#### [Written task]
Start at the line containing "return body.removeSplitter()", stop at the line containing "cad_parts[node].hide_render = cad_parts[node].hide_viewport", and set down every line in that stretch exactly as written, and nothing else.

START Supplied records

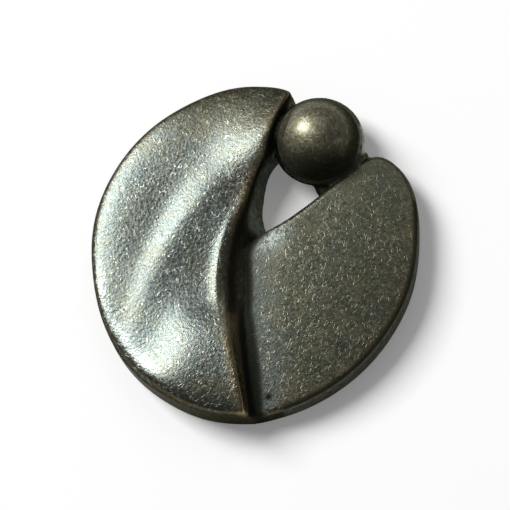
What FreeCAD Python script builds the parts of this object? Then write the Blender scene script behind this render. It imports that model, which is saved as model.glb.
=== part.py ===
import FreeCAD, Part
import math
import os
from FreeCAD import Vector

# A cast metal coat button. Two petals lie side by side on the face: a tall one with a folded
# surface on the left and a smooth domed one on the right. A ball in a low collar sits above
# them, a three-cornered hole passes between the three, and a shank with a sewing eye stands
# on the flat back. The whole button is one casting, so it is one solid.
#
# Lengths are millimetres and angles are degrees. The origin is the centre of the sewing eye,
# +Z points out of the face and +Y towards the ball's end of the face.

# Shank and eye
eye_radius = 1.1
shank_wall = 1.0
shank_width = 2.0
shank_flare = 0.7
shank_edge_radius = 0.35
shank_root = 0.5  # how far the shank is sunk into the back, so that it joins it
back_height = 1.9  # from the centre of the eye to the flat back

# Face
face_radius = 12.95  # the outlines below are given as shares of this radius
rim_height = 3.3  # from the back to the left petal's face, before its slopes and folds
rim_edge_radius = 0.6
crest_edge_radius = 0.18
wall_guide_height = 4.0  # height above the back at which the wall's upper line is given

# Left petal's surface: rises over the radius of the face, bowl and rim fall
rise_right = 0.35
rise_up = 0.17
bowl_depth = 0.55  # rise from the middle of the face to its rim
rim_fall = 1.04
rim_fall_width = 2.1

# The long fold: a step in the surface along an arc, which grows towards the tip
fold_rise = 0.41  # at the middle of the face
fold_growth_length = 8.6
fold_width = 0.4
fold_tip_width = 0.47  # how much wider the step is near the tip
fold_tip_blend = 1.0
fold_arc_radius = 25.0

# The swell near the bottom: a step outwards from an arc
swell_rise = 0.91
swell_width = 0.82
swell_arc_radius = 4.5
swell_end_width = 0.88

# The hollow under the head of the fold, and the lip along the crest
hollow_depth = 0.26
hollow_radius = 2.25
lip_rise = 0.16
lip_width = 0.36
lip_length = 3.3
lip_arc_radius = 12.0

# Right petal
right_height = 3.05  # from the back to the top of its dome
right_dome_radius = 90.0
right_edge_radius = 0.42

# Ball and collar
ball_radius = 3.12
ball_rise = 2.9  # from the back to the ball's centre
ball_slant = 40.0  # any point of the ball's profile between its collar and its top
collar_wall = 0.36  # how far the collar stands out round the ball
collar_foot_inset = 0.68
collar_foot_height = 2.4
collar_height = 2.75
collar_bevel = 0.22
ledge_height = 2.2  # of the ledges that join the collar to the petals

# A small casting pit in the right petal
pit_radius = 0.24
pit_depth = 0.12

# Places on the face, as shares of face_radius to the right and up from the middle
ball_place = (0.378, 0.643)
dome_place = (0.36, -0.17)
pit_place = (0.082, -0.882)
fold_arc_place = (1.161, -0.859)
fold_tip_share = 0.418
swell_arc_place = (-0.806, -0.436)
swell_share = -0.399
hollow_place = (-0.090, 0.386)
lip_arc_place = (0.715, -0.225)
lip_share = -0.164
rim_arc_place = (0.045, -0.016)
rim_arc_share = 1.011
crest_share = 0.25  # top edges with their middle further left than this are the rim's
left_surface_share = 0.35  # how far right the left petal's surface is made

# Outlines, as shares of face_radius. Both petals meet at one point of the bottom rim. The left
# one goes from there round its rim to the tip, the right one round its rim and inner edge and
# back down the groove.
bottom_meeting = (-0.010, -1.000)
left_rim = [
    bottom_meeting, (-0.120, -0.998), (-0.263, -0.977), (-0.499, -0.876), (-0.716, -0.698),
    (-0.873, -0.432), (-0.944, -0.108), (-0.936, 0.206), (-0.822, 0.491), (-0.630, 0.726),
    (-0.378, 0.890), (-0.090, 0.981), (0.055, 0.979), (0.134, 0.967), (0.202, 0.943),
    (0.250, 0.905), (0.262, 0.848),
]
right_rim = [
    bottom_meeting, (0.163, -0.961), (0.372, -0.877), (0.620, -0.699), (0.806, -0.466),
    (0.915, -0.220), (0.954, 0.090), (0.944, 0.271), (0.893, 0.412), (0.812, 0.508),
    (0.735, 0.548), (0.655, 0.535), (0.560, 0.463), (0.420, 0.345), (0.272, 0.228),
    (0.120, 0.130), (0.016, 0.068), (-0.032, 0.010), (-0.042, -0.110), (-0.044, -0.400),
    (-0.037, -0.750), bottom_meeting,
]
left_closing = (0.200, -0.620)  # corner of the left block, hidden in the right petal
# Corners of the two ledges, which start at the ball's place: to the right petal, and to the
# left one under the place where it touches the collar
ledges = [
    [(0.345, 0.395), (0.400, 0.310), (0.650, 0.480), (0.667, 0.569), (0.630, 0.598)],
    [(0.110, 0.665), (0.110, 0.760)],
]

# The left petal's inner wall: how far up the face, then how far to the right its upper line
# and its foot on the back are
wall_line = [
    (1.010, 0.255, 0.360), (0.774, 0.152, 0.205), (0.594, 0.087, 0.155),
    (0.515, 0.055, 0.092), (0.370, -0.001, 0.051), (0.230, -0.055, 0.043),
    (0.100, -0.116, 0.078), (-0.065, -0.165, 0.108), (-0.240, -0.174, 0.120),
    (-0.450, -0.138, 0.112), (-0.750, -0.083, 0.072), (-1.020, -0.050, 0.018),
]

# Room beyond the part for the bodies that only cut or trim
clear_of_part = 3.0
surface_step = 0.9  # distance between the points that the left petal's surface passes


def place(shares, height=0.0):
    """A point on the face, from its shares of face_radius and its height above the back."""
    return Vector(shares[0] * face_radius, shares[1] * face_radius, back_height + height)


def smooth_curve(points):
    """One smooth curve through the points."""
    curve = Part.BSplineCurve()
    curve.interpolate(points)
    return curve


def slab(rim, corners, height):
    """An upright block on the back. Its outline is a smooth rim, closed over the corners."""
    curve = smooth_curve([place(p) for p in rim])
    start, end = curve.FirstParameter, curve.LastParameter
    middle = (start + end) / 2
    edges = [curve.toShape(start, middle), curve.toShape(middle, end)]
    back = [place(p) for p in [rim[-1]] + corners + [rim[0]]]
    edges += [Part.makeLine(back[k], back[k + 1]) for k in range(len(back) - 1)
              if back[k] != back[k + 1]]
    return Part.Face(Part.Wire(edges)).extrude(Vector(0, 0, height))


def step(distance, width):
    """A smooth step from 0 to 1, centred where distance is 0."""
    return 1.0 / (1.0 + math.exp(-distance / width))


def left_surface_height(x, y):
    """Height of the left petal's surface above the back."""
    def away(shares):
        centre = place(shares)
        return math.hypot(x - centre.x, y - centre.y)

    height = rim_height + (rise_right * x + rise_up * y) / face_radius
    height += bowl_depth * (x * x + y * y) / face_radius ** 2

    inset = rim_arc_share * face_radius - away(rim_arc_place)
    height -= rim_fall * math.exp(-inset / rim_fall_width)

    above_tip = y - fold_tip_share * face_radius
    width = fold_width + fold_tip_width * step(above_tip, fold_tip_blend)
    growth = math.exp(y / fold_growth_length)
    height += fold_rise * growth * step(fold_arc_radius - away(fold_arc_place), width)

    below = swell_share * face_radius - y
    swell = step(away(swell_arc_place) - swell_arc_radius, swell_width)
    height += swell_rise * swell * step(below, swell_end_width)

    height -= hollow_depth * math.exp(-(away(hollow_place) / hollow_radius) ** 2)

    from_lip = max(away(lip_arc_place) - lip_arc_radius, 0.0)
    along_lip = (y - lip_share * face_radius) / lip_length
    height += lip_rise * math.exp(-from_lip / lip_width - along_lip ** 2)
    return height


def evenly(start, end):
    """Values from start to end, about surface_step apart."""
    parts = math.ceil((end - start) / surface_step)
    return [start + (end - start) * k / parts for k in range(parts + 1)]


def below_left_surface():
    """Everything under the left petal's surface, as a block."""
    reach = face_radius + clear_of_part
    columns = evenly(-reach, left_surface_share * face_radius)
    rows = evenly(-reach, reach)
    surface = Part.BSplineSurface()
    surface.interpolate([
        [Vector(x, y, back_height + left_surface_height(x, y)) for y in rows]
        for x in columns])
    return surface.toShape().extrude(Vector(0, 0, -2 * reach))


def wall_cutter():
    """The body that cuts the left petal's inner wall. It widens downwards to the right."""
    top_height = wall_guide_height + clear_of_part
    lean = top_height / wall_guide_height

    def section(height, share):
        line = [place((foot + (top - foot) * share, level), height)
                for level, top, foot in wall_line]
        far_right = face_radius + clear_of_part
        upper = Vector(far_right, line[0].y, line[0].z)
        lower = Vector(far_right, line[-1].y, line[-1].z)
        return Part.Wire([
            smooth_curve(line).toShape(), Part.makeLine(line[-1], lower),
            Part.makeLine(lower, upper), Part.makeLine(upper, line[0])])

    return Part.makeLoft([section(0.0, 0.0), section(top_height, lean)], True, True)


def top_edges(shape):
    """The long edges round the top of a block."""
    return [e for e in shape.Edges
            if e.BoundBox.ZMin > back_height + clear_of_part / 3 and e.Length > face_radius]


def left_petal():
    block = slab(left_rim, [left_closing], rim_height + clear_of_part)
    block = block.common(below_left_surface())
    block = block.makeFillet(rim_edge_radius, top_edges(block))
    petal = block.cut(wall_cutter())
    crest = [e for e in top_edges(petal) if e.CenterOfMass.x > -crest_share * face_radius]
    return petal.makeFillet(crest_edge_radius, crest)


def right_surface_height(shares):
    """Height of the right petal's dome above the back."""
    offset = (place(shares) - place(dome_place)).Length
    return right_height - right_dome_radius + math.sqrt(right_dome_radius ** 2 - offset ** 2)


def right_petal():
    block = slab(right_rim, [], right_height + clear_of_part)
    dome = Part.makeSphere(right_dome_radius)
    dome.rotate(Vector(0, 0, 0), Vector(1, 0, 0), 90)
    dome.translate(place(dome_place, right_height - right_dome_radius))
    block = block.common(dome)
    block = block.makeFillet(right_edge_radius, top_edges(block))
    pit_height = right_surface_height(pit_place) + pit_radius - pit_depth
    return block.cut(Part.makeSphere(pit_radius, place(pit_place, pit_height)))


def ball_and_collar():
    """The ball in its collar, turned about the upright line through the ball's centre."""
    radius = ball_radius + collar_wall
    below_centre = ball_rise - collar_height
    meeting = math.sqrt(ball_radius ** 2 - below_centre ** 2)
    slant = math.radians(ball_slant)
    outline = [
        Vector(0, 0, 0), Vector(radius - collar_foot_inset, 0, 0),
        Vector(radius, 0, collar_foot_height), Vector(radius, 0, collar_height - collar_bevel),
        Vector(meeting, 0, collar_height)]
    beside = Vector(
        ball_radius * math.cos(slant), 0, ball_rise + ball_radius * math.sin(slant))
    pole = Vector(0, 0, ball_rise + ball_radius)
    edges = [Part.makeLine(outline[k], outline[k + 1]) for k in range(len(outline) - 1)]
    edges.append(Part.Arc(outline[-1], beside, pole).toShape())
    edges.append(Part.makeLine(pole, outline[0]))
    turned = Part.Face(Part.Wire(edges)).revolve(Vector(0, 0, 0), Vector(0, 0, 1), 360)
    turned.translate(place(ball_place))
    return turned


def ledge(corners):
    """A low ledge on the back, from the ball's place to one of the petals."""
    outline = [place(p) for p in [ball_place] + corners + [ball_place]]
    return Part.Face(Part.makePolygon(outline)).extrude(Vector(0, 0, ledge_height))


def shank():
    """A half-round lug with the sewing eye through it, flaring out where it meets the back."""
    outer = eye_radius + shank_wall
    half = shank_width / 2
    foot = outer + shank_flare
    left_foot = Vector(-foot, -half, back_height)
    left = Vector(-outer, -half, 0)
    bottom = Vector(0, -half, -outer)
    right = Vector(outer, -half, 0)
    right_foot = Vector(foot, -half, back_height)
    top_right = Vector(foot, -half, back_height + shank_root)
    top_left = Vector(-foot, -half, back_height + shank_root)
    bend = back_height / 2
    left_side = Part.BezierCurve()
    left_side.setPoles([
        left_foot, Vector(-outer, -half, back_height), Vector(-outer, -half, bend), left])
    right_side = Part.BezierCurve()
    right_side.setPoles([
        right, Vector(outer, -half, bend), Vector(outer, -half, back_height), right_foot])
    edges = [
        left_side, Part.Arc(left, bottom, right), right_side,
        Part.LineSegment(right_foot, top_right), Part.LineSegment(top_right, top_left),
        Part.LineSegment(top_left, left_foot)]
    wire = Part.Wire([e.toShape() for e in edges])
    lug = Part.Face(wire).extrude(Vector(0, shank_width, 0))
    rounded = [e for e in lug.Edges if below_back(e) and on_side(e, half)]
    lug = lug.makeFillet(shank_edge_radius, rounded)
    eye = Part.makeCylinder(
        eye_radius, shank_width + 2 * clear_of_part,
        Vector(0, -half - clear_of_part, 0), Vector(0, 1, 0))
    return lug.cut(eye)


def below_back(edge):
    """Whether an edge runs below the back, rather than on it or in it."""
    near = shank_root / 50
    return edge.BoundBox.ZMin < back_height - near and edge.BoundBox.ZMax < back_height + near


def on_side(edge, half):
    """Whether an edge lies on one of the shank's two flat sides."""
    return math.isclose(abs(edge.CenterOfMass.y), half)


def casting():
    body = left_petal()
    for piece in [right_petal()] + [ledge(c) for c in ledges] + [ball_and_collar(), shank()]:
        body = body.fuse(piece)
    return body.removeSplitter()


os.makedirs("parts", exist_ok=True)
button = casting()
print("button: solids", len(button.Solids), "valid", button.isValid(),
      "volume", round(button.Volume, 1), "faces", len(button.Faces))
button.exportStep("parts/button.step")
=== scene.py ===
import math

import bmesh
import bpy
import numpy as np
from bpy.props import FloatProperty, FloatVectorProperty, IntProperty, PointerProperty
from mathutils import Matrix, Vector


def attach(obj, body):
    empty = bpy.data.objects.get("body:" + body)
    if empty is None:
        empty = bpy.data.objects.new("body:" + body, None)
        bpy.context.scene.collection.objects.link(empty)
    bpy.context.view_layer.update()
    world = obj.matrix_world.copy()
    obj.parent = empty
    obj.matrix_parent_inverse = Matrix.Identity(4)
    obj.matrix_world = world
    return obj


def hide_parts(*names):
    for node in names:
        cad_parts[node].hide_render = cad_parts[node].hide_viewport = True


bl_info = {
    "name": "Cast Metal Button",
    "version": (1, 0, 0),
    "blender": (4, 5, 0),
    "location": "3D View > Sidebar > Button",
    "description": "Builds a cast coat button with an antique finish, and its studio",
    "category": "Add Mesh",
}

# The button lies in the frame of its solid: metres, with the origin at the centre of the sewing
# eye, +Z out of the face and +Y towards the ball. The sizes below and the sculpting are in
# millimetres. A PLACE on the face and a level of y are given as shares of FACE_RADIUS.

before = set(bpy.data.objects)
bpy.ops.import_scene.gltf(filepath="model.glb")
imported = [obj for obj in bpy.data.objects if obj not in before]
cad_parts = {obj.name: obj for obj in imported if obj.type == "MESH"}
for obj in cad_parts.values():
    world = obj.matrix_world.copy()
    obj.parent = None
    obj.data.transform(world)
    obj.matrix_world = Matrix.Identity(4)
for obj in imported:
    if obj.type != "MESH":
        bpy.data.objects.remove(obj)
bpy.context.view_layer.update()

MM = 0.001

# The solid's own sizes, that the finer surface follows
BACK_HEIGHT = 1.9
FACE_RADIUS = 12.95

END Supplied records
START Supplied records

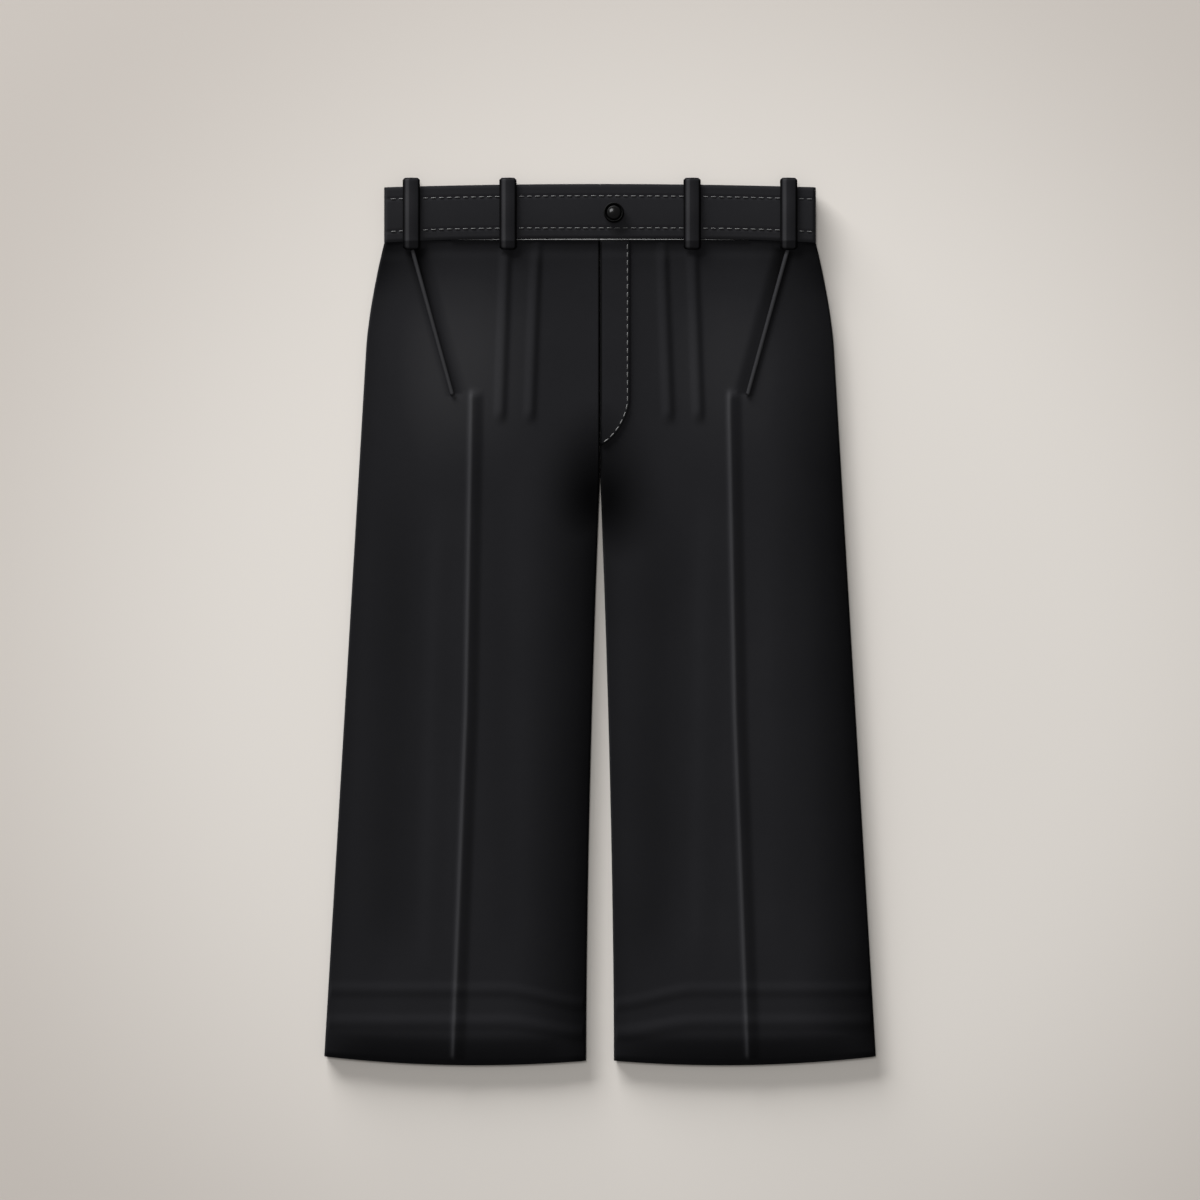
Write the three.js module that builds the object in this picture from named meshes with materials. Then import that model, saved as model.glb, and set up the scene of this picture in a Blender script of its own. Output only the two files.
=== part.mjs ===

END Supplied records

#### [Final result]
    return body.removeSplitter()


os.makedirs("parts", exist_ok=True)
button = casting()
print("button: solids", len(button.Solids), "valid", button.isValid(),
      "volume", round(button.Volume, 1), "faces", len(button.Faces))
button.exportStep("parts/button.step")
=== scene.py ===
import math

import bmesh
import bpy
import numpy as np
from bpy.props import FloatProperty, FloatVectorProperty, IntProperty, PointerProperty
from mathutils import Matrix, Vector


def attach(obj, body):
    empty = bpy.data.objects.get("body:" + body)
    if empty is None:
        empty = bpy.data.objects.new("body:" + body, None)
        bpy.context.scene.collection.objects.link(empty)
    bpy.context.view_layer.update()
    world = obj.matrix_world.copy()
    obj.parent = empty
    obj.matrix_parent_inverse = Matrix.Identity(4)
    obj.matrix_world = world
    return obj


def hide_parts(*names):
    for node in names:
        cad_parts[node].hide_render = cad_parts[node].hide_viewport = True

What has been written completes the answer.